Mercer Street, which connects Amazon’s campus to Interstate 5, is better known as “the Mercer mess” for how backed up it gets, even after a years-long upgrade. The No. 8 bus, which runs along the other side of South Lake Union, is dubbed the “Late” (instead of “Eight”) and has its own unflattering Yelp and Twitter accounts.
“People have voted to spend tens of millions of dollars to build a mass transit system, but it’s moving way too slowly,” said former Mayor Greg Nickels, who led efforts when he was mayor in the early 2000s to launch economic incentives and infrastructure investments that helped attract Amazon to South Lake Union.
According to Nickels, Amazon’s expansion bolstered a downtown core that was already vibrant with condos, shopping and dining – a contrast, he said, to some cities that have been hollowed out in favor of suburban sprawl.
Although Amazon’s location adjacent to downtown means its employees benefit from the core’s Amtrak station and bus hubs, they typically have to make a connection to reach South Lake Union, said Martin Duke, the longtime volunteer editor of the Seattle Transit Blog.

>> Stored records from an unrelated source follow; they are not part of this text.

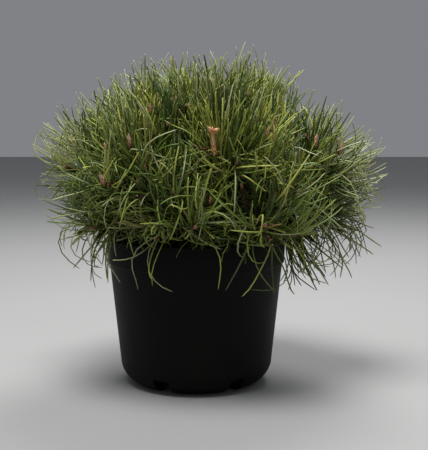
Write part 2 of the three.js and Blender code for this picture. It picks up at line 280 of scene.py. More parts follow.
# %% [markdown]
# Bark splits into small plates as a stem thickens. The mesh carries that relief, and keeps in an attribute
# called `plate` how high each point stands. The finish reads the same attribute, so the dark crevices fall
# exactly where the mesh is low. A young twig is smoother and more orange.


# %% Bark and twig skin
def bark_finish(name, crevice, plate, weathered, grain_size):
    bark = Finish(name, Specular_IOR_Level=0.3)
    raised = bark.attribute("plate").step(0.15, 0.8)
    grain = bark.noise(grain_size, 4, 0.7)
    patches = bark.noise(14, 2).step(0.4, 0.65)
    skin = bark.mixed(patches * 0.7, plate, weathered)
    colour = bark.mixed(raised * (0.45 + 0.55 * grain.step(0.25, 0.6)), crevice, skin)
    return bark.feed(colour, roughness=0.95 - 0.2 * raised * grain, height=grain, depth=0.25)


old_bark = bark_finish("old_bark", paint(38, 27, 21), paint(120, 92, 72), paint(142, 128, 112), 1.4)
twig_skin = bark_finish("twig_skin", paint(42, 28, 19), paint(112, 76, 50), paint(96, 76, 56), 0.8)

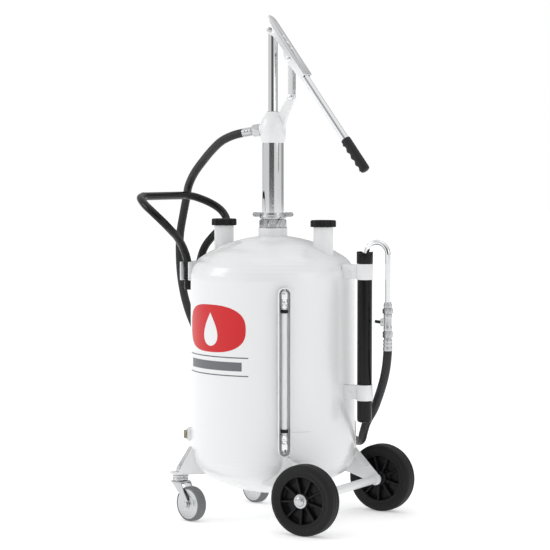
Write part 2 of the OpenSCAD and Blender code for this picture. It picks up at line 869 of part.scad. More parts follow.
module on_wheel(side) {
    translate([axle_x, side * wheel_y, axle_z]) rotate([90, 0, 0]) children();
}

module wheel_rim(side) {
    r = wheel_d / 2;
    half = wheel_w / 2;
    rim_r = r - 21;
    color(black) on_wheel(side) difference() {
        union() {
            rotate_extrude() polygon([
                [0, -half], [16.5, -half], [16.5, -4], [rim_r - 8, -4], [rim_r - 8, 1 - half], [rim_r, 1 - half],
                [rim_r, half - 1], [rim_r - 8, half - 1], [rim_r - 8, 4], [16.5, 4], [16.5, half], [0, half]
            ]);
            for (i = [0:8]) rotate([0, 0, 40 * i]) translate([15, -2, 4 - half]) cube([rim_r - 22, 4, wheel_w - 8]);
        }
        translate([0, 0, -half - 1]) cylinder(r = axle_d / 2 + slip, h = wheel_w + 2);
    }
}

module wheel_tyre(side) {
    r = wheel_d / 2;
    half = wheel_w / 2;
    color(rubber) on_wheel(side) rotate_extrude($fn = 96) polygon([
        [r - 21, 2 - half], [r - 10, -half], [r - 4, 2 - half], [r - 1, 5 - half], [r, 9 - half],
        [r, half - 9], [r - 1, half - 5], [r - 4, half - 2], [r - 10, half], [r - 21, half - 2]
    ]);
}

tank_shell();
pump_socket();
filler_neck(-1);  // filler_neck_rear
filler_neck(1);  // filler_neck_front
bung_nut();
wing_ring();
pump_tube();
pump_head();
rod_bush();
suction_tube();
foot_valve();
valve_ball();
piston_rod();
piston();
rod_pin();
lever_channel();
lever_tube();
lever_grip();
link();
link_pins();
outlet_hex();
hose_ferrule_pump();
hose();
hose_ferrule_gun();
gun_nut();
gun_body();
gun_trigger();
nozzle_nut();
nozzle_tube();
holder_tube();
holder_cap();
holder_bands();
gauge_guard();
gauge_tube();
gauge_fittings();
drain_boss();
drain_plug();
handle_tube();
handle_bracket();
handle_bolts();
filler_cap(-1);  // filler_cap_rear
filler_cap(1);  // filler_cap_front
caster_bracket(right);  // caster_bracket_right
caster_bracket(left);  // caster_bracket_left
caster_stems();
caster_fork(right, caster_turn_right);  // caster_fork_right
caster_fork(left, caster_turn_left);  // caster_fork_left
caster_hub(right, caster_turn_right);  // caster_hub_right
caster_hub(left, caster_turn_left);  // caster_hub_left
caster_tyre(right, caster_turn_right);  // caster_tyre_right
caster_tyre(left, caster_turn_left);  // caster_tyre_left
axle_bracket(right);  // axle_bracket_right
axle_bracket(left);  // axle_bracket_left
axle_tube();
axle_rod();
axle_caps();
wheel_rim(right);  // wheel_rim_right
wheel_rim(left);  // wheel_rim_left
wheel_tyre(right);  // wheel_tyre_right
wheel_tyre(left);  // wheel_tyre_left
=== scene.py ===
"""A wheeled gear oil dispenser: white tank, hand pump, hose, hooked nozzle, push handle and four wheels.

Lengths are in millimetres and become metres where a mesh is made. Z is up, +X points to the big wheels.
"""
import json
import math

import bmesh
import bpy
import numpy as np
from mathutils.geometry import tessellate_polygon
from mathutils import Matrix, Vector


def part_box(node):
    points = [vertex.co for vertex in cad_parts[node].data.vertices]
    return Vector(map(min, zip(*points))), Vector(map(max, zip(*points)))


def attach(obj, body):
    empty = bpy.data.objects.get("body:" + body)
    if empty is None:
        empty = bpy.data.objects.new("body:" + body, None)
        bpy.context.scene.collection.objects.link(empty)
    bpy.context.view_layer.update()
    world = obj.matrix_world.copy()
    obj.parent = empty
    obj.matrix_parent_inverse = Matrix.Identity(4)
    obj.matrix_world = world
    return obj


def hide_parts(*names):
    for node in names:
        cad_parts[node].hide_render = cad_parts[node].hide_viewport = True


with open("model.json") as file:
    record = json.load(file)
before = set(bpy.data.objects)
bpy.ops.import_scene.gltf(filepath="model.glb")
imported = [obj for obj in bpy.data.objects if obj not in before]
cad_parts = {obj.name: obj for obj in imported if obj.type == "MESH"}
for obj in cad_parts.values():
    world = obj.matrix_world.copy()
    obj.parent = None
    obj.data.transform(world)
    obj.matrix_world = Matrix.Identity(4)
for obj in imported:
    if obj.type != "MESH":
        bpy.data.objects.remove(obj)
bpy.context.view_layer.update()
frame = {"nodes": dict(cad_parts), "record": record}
MM = 0.001
TAU = 2 * math.pi
UP = np.array([0.0, 0.0, 1.0])
SIDEWAYS = np.array([0.0, 1.0, 0.0])
SQUARE = np.array([[1.0, 1.0], [-1.0, 1.0], [-1.0, -1.0], [1.0, -1.0]])
NO_BORE = 0.01


def box_mm(node):
    """Lowest and highest corner of a CAD node, in millimetres."""
    low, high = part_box(node)
    return np.array(low) / MM, np.array(high) / MM


def middle_mm(node):
    """The middle between a CAD node's lowest and highest corner, in millimetres."""
    low, high = box_mm(node)
    return (low + high) / 2


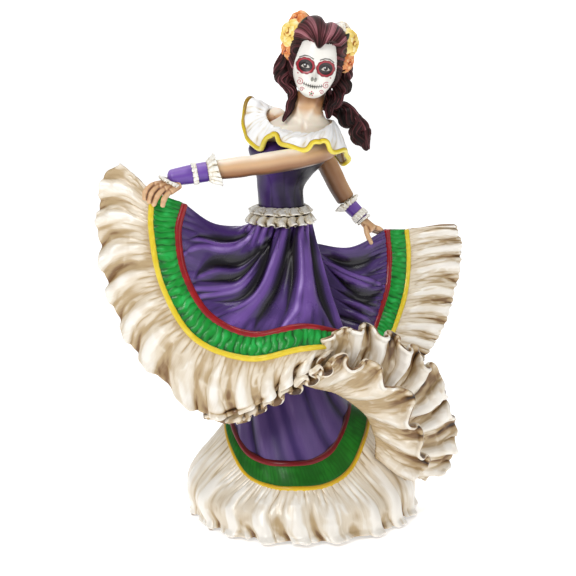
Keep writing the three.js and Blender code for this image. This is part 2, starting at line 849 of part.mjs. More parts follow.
// ---------------------------------------------------------------- hair and flowers
const faceWindow = headSpace(
  loft([ring(0, 0, 0, 10.2, 14.5, 20), ring(0, 0, 0, 10.2, 14.5, 20)].map((points, k) =>
    points.map((p) => new THREE.Vector3(p.x, -26 + k * 22.5, p.y + 12.4)),
  )),
);
const HAIR_CAP = [
  [3, 4, 8.5, 9.5],
  [9, 3.2, 12.2, 13.2],
  [16, 2.6, 13.2, 14.8],
  [23, 1.6, 13.6, 16],
  [29, 0.6, 12.8, 15.6],
  [33.5, 0.4, 10.2, 12.4],
  [36.4, 0.6, 5.6, 7],
];
const hairCap = headSpace(loft(HAIR_CAP.map(([h, y, a, b]) => ring(0, y, h, a, b, 14))));
place("hair_cap", HAIR, hairCap, { without: [faceWindow] });

const lock = (points, radii) =>
  rod(points, (u) => radii[Math.min(radii.length - 1, Math.floor(u * radii.length))], { along: radii.length - 1, sides: 8 });
place(
  "hair_lock_left",
  HAIR,
  lock([[4.5, 0, 221], [1.6, 0, 214], [1.2, -0.5, 208], [3.4, -2, 202.5], [2, -5.6, 196], [-0.4, -8.4, 189.6]],
    [2.2, 3.4, 4, 3.8, 3, 2.4, 2, 1.6, 0.9]),
);
place(
  "hair_lock_right",
  HAIR,
  lock([[29, 3, 220], [30, 3.4, 212], [29.4, 3, 205.5], [27, 2, 200.5], [23.6, 0, 196.4], [22.4, -4, 190.6]],
    [2.4, 3.2, 3.6, 3.6, 3.4, 3.2, 2.8, 2.2, 1.2]),
);
place(
  "ponytail",
  HAIR,
  lock([[17, 15, 207], [21, 15.4, 199], [26.5, 14, 192.6], [32.6, 11, 190], [36.4, 9.6, 186], [38.4, 8.6, 180.6], [42, 8, 174]],
    [4.6, 4.8, 4.4, 3.6, 3.6, 4.4, 4.6, 4.4, 4.8, 4.4, 3, 1.3]),
);

/** A paper rose: a scalloped bowl of petals, facing along a direction. */
function rose(centre, radius, facing) {
  const petals = 5;
  const height = radius * 0.72;
  const sections = [
    [0, 0.35],
    [0.35, 0.95],
    [0.75, 0.9],
    [1, 0.45],
  ];
  const rings = sections.map(([h, r]) =>
    Array.from({ length: petals * 2 }, (_, i) => {
      const t = (2 * Math.PI * i) / (petals * 2);
      const reach = radius * r * (i % 2 ? 0.86 : 1);
      return new THREE.Vector3(reach * Math.cos(t), reach * Math.sin(t), height * h);
    }),
  );
  const form = loft(rings);
  const turn = new THREE.Quaternion().setFromUnitVectors(new THREE.Vector3(0, 0, 1), v3(facing).normalize());
  form.applyQuaternion(turn);
  form.translate(...centre);
  return form;
}

const FLOWERS = [
  ["rose_left_yellow", YELLOW, [5.4, -3.4, 230], 5.6, [-0.75, -0.6, 0.25]],
  ["rose_left_peach", ORANGE, [8.4, -1, 236], 4.2, [-0.55, -0.5, 0.6]],
  ["rose_left_orange", ORANGE, [4.2, -2, 222.4], 4.4, [-0.85, -0.5, -0.1]],
  ["rose_right_yellow", YELLOW, [32.4, 0, 225.5], 5.4, [0.85, -0.5, 0.1]],
  ["rose_right_cream", WHITE, [30, 1, 231.4], 3.6, [0.7, -0.45, 0.5]],
  ["rose_right_orange", ORANGE, [31, -0.6, 216.8], 4.2, [0.8, -0.55, -0.15]],
];
FLOWERS.forEach(([name, colour, centre, radius, facing]) => {
  place(name, colour, rose(centre, radius, facing), { roughness: 0.5 });
});

/** A pointed leaf between two points. */
const leaf = (from, to, width) =>
  rod([from, to], (u) => 0.25 + width * bulge(0.12 + 0.8 * u), { along: 4, sides: 4, flat: 0.35 });
place("leaf_left", LEAF, leaf([9, -7, 231], [12.4, -9, 238], 1.5));
place("leaf_right", LEAF, leaf([29, -6, 226], [32, -9, 230.5], 1.3));

// ---------------------------------------------------------------- the shared origin
const whole = new THREE.Box3().setFromObject(dancer);
const middle = whole.getCenter(new THREE.Vector3());
dancer.children.forEach((mesh) => {
  mesh.geometry.translate(-middle.x, -middle.y, -whole.min.z);
});

export default dancer;
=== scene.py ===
"""The looks of the catrina dancer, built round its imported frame.

Shapes are written in millimetres in the part's own design space, where the foot stands at
(10, 0, 0), and one shift read from the frame carries all of them to the frame's place.
"""

import math

import bpy
import numpy as np
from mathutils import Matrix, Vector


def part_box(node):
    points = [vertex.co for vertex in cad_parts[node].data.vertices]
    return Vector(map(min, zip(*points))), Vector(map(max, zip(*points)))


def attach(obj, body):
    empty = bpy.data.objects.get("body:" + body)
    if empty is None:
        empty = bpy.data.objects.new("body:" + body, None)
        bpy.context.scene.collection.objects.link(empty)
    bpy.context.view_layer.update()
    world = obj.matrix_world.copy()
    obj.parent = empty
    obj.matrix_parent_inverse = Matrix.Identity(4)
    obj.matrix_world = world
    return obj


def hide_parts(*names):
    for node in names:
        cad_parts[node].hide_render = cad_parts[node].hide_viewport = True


MM = 0.001
FOOT_CENTRE = (10.0, 0.0)  # the middle of the foot in design space, mm
TAU = 2 * math.pi

CORD_RED = 1.9  # radius of the red cord, mm
CORD_YELLOW = 1.45  # radius of the yellow cord
CLOTH = 1.9  # thickness of the skirt panels
FLOUNCE = 1.7  # thickness of the flounces
CURL = 2.2  # thickness of the two curled flounces
BAND = 2.4  # thickness of the green bands
THINNEST_RIM = 0.04  # what is left of a sheet's thickness at its very edge, as a share
CORD_SIDES = 20  # points round a cord
HEAD_TILT = 0.16  # radians, crown towards +X
CHIN = (14.2, -3.5, 201.4)  # where the chin is, mm

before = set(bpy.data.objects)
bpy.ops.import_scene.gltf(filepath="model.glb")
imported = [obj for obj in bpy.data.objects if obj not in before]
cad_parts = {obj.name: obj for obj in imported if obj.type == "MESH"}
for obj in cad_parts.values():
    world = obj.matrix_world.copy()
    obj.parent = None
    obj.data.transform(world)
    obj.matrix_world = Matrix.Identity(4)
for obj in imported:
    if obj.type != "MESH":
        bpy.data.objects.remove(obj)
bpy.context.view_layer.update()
pad_low, pad_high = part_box("foot_pad")
SHIFT = np.array(
    [
        (pad_low[0] + pad_high[0]) / 2 / MM - FOOT_CENTRE[0],
        (pad_low[1] + pad_high[1]) / 2 / MM - FOOT_CENTRE[1],
        pad_low[2] / MM,
    ]
)


# ---------------------------------------------------------------- curves and fields
def catmull(points, t, closed=False):
    """Points on the Catmull-Rom curve through points, at t from 0 to 1 (any array)."""
    p = np.asarray(points, float)
    t = np.asarray(t, float)
    n = len(p)
    if closed:
        s = (t - np.floor(t)) * n
        i = np.floor(s).astype(int)
        f = s - i
        quad = [p[(i + k) % n] for k in (-1, 0, 1, 2)]
    else:
        s = np.clip(t, 0, 1) * (n - 1)
        i = np.minimum(np.floor(s).astype(int), n - 2)
        f = s - i
        padded = np.concatenate([[2 * p[0] - p[1]], p, [2 * p[-1] - p[-2]]])
        quad = [padded[i + k] for k in range(4)]
    f = f.reshape(f.shape + (1,) * (p.ndim - 1))
    a, b, c, d = quad
    return 0.5 * (
        2 * b
        + (c - a) * f
        + (2 * a - 5 * b + 4 * c - d) * f**2
        + (3 * b - a - 3 * c + d) * f**3
    )


def rail(points, closed=False):
    return lambda u: catmull(points, u, closed)


def between(a, b, share):
    return lambda u: a(u) * (1 - share) + b(u) * share


def rounded(root, hem, end, cut, reach):
    """The hem rail drawn in towards the root near one end, 0 or 1, which rounds that corner off."""

    def drawn_in(t):
        share = cut * (1 - smooth(0, reach, np.abs(t - end))) ** 2
        return hem(t) + (root(t) - hem(t)) * share[:, None]

    return drawn_in


def across(rails, u, v):
    """The grid of points on the surface through the rails: u along them, v across them."""
    stations = np.stack([r(u) for r in rails])
    return catmull(stations, v).transpose(1, 0, 2)


def unit(a):
    return a / np.maximum(np.linalg.norm(a, axis=-1, keepdims=True), 1e-9)


def slopes(grid, closed):
    """Unit directions along u and v, and the normal, at each point of a grid."""
    if closed:
        du = np.roll(grid, -1, 0) - np.roll(grid, 1, 0)
    else:
        du = np.gradient(grid, axis=0)
    dv = np.gradient(grid, axis=1)
    return unit(du), unit(dv), unit(np.cross(du, dv))


def facing(grid, closed):
    """Directions along u and v, and the normal on the side that is seen: outwards or forwards."""
    along, down, normal = slopes(grid, closed)
    seen = grid - grid.mean((0, 1)) if closed else np.array([0.0, -1.0, 0.0])
    flat = np.array([1.0, 1.0, 0.3])
    return along, down, normal if (normal * seen * flat).sum() > 0 else -normal


def smooth(low, high, x):
    t = np.clip((x - low) / (high - low), 0, 1)
    return t * t * (3 - 2 * t)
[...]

He blames Denny Way, where I-5 traffic is funneled to downtown, for issues with the No. 8 bus. “When I-5 fails, there’s a big backup onto Denny,” Duke said. “F5 is over a mile from Amazon, but we’re not far enough away and pick up a lot of the traffic associated with Amazon.”
Duke commutes across South Lake Union to his job at F5 Networks and says the area’s infrastructure has adapted well.
“It’s way better than it used to be, with multiple bus lines, a bus lane coming from downtown and a streetcar,” he said.
Indeed, Amazon has been a tremendous boon to Seattle, said Norm Rice, who was Seattle’s mayor in the 1990s.
“I would think anyone running a city would be proud to have Amazon in their city because of the types of jobs they produce, the technology they bring and the investments and philanthropic projects they get involved with,” Rice said. “It makes them an excellent partner and friend, and all of us should be thinking of ways to accommodate Amazon, its growth and opportunities.”